4 out of 5 stars Finally   November 11, 2005
M1A1CMDR
19 out of 19 found this review helpful

It is refreshing to finally see a book that does some justice to the events of March 23rd 2003. I have been disappointed time and again by authors who sacrifice accuracy, credibility and realism in an effort to make a quick buck. Speaking as a Marine who lived through March 23rd and the days that followed I can say that this account is by far the most accurate and compelling effort to date. Mr. Pritchard deserves a great deal of credit for talking to the individual Marines who were there and letting them tell their stories. The result is a personal and realistic look at the horrors that confronted the Marines of Task Force Tarawa in the city of Nasiriyah. It seems that Pritchard's focus was on the individual Marine. Too often authors try to recreate the tactical picture with such detail that they forget about the people who lived it. He captures the terror, confusion and utter chaos that defines combat. From the first word to the last this book captures the readers emotions. What happened that day was important and deserves to be told. This book is a tribute to the fighting spirit of the United States Marine Corps as well as a testimony to the fact that there are no certainties in war. Well done Tim.

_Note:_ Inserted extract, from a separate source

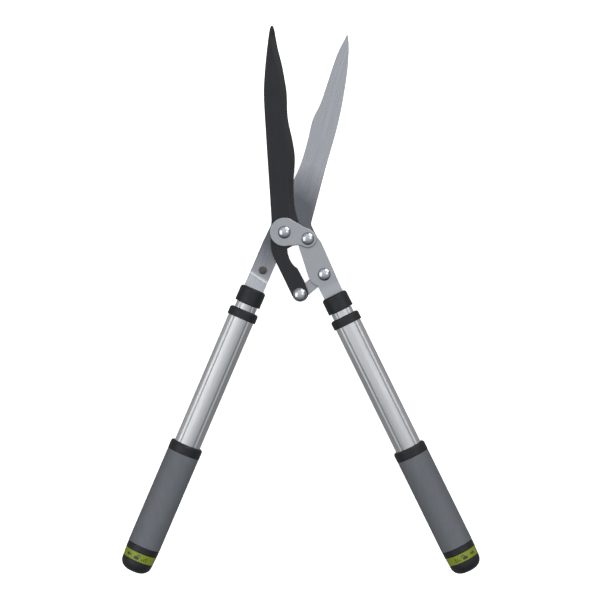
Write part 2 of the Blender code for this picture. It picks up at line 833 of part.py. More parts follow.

5 out of 5 stars Exemplary   October 4, 2005
Roger Tribble (Reno, NV)
11 out of 12 found this review helpful

OK! Tim Pritchard you (expletive deleted)! It is now 3:35 AM and I am finishing your book. Tim's writting is explicit, visual and brings the smoke, confusion, terror, dedication and courage of these marines into my life. The writting in Ambush Alley sets the new bar for reporting on the events on the ground in warfare, and particularly the experiences of those fighting in Ambush Alley. He describes in detail the individual actions and experiences of the participants -- and in many cases the thoughts and feelings going through the grunts minds to the officers. He leaves the analysis of the events to another writter, and I think wisely so -- that would detract from the experience of "being there." Deserves 6 stars. Now I can go wash the blood off my hands and try to stop the shaking. -- Roger


5 out of 5 stars True to life   December 14, 2005
J. Worthington (San Luis Obispo, CA)
11 out of 11 found this review helpful

I am always nervous about a person who didn't partake in the battle or the war writing a book about it. I remember Tim coming around base asking to speak with people. He wasn't the first, and the other had muffed pretty badly on a lot of areas. He assured everyone that our story would be told as it was, no big fish stories, and no cover-ups.

He obviously did his homework well. This book is true to life. Like it or not, this is what happened. There might be some wild west like narritive, but actually it wasn't that different. This was a whirlwind of a battle and Pritchard catches the current perfectly allowing the reader to follow as the battle progressed.

Thank you for doing this day justice, I believe this is a must read for a true account of a bloody day in Iraq.